ABSTRACT

Rent extraction mechanisms form part of the core components of fiscal petroleum regimes. They have served as conduits for revenue generation and expression of sovereignty for most oil-producing countries. More importantly the dependency of these countries on oil revenues remains as real economic facts. There have been recent developments in the petroleum economics and taxation literature on principles of what developing countries like Ghana should consider in designing their fiscal regimes. Such principles recommend that these countries should analyse the discovery process, their disadvantaged position in terms of asymmetric information trade-off and the absorptive capacity of their economies in the design of their fiscal regimes. The consideration of these principles in the fiscal systems design is supposed to lead to a systematic generation of optimum economic rent for the oil-producing country in question. It is still unclear whether Ghana has deployed these strategies.
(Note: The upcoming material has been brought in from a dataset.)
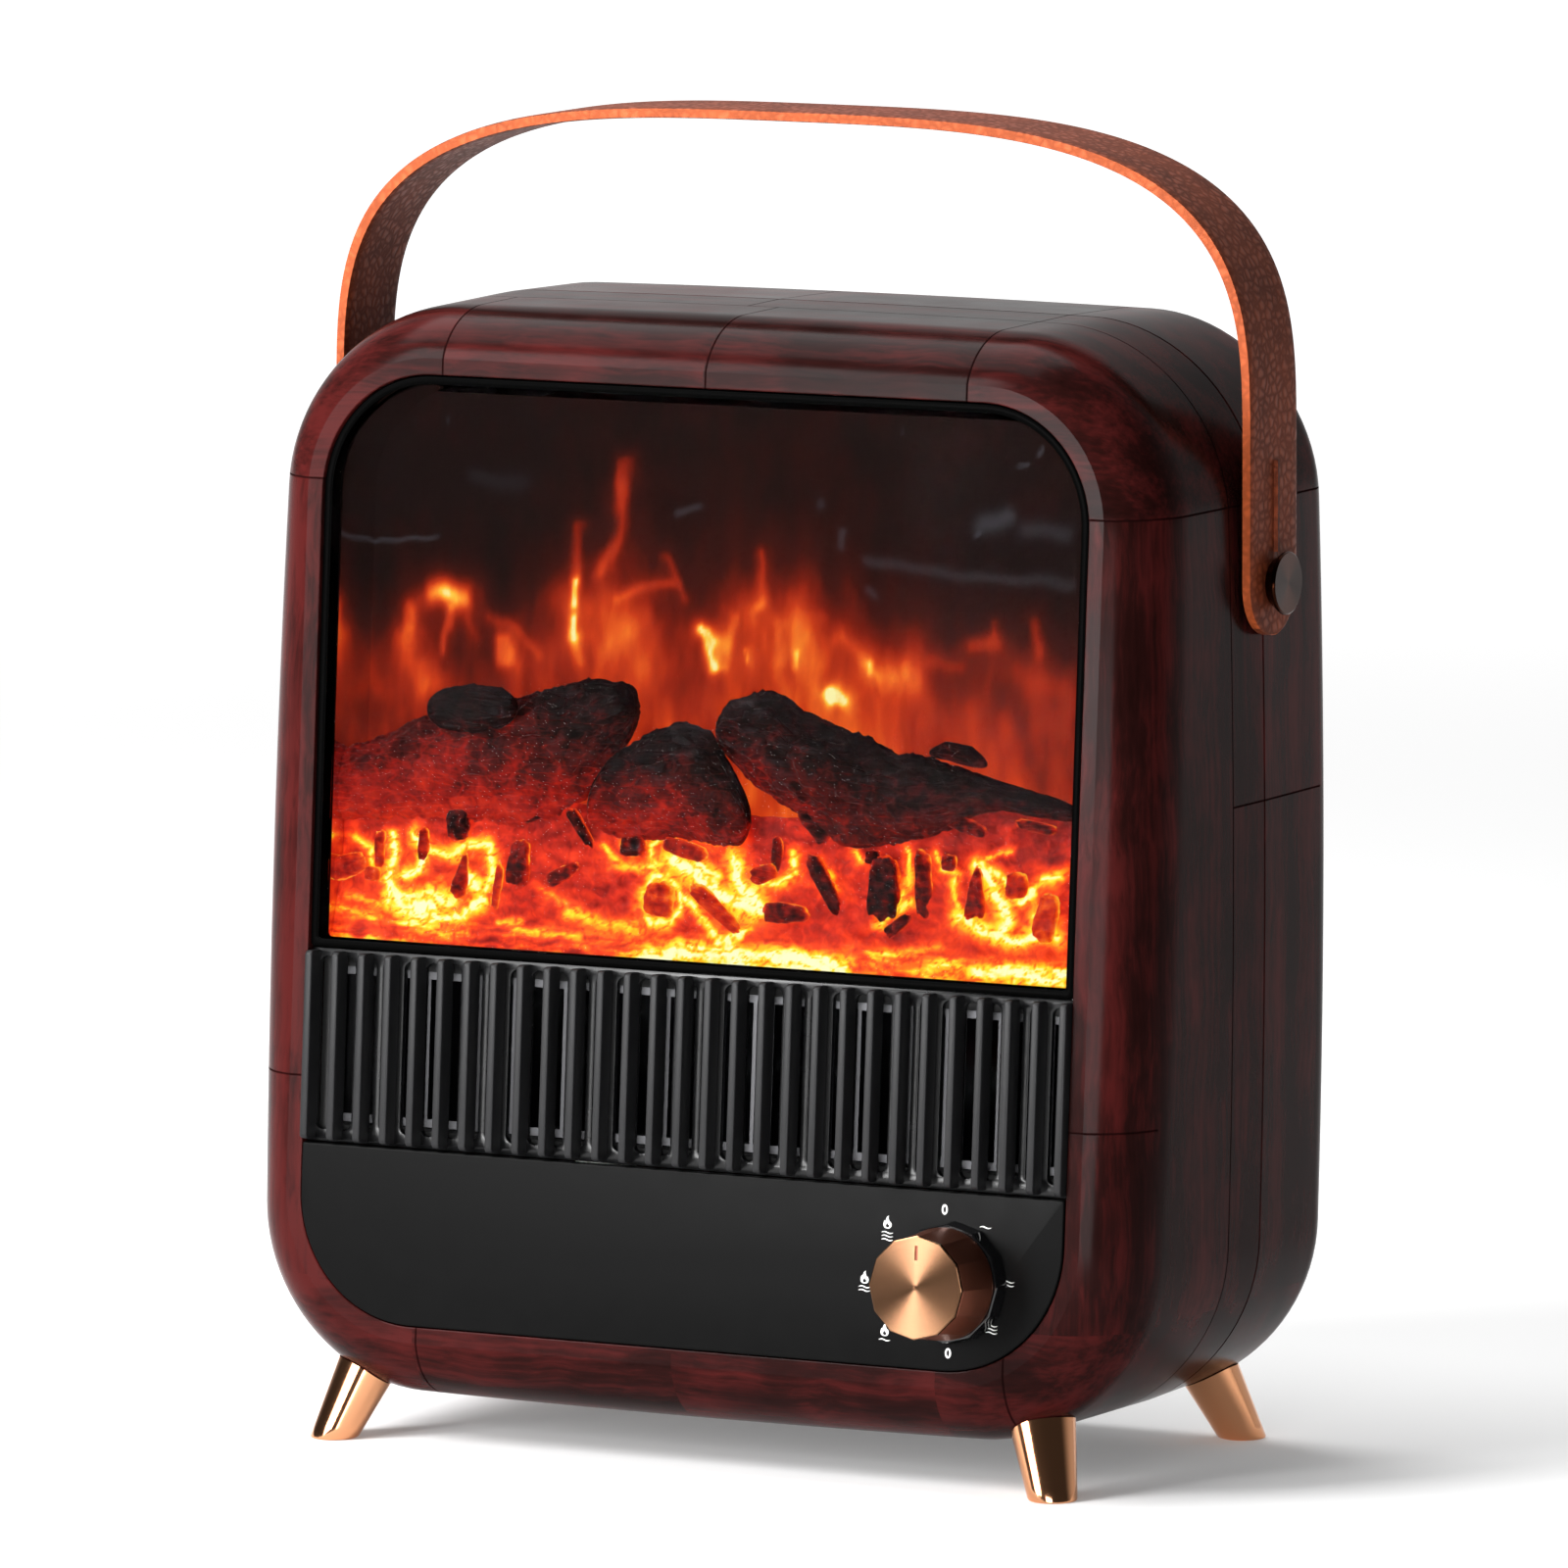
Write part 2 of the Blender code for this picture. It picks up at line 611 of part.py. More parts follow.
def add_shell_bosses(front_shell, rear_shell):
    seam = FRONT_PLANE_Y + SEAM_Y
    back = FRONT_PLANE_Y + REAR_Y
    front_bosses = bmesh.new()
    front_webs = bmesh.new()
    front_bores = bmesh.new()
    rear_bosses = bmesh.new()
    rear_bores = bmesh.new()
    for _, x, z in boss_places():
        add_turned(front_bosses, [(BOSS_R, 0.0), (BOSS_R, BOSS_FRONT_LENGTH)],
                   (x, seam - GAP / 2 - BOSS_FRONT_LENGTH, z), (0, 1, 0), SMALL_ROUND)
        away = Vector((math.copysign(1.0, x), 0.0, math.copysign(1.0, z - BODY_MID_Z))).normalized()
        across = Vector((-away.z, 0.0, away.x)) * BOSS_WEB / 2
        root = Vector((x, 0.0, z))
        edge = root + away * (BODY_CORNER_R - SHELL_WALL / 2 - BOSS_REACH)
        outline = [root - across, edge - across, edge + across, root + across]
        web = [seam - GAP / 2 - BOSS_FRONT_LENGTH + BOSS_WEB, seam - GAP / 2 - BOSS_WEB]
        add_prism(front_webs, [(c.x, c.z) for c in outline], *web)
        add_turned(front_bores, [(SHELL_SCREW_R + SHAFT_PLAY, 0.0), (SHELL_SCREW_R + SHAFT_PLAY, SHELL_SCREW_BITE + GAP)],
                   (x, seam - SHELL_SCREW_BITE - GAP, z), (0, 1, 0), SMALL_ROUND)
        length = REAR_Y - SEAM_Y - GAP / 2 - SHELL_WALL / 2
        add_turned(rear_bosses, [(BOSS_R, 0.0), (BOSS_R, length)],
                   (x, seam + GAP / 2, z), (0, 1, 0), SMALL_ROUND)
        head = SHELL_SCREW_HEAD_R + SHAFT_PLAY
        shank = SHELL_SCREW_R + SHAFT_PLAY
        well = back - SHELL_SCREW_WELL
        profile = [(shank, seam - GAP - well), (shank, 0.0), (head, 0.0), (head, SHELL_SCREW_WELL + GAP)]
        add_turned(rear_bores, profile, (x, well, z), (0, 1, 0), SMALL_ROUND)
    join(front_shell, tool("front_boss_tool", front_bosses))
    join(front_shell, tool("front_web_tool", front_webs))
    cut(front_shell, tool("front_boss_bore", front_bores))
    join(rear_shell, tool("rear_boss_tool", rear_bosses))
    cut(rear_shell, tool("rear_boss_bore", rear_bores))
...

This chapter seeks to answer the question: is the current fiscal design aimed at short-term economic rent or long-term revenue maximization given the liquidity constraint environment that Ghana finds itself in as an emerging oil-producing country? The chapter will investigate the effectiveness and adequacy of the various mechanisms in terms of flexibility, neutrality and stability. It will analyse further the upstream petroleum fiscal design structure to ascertain how it promotes rent-seeking objectives without undermining the long-term development of its petroleum resources.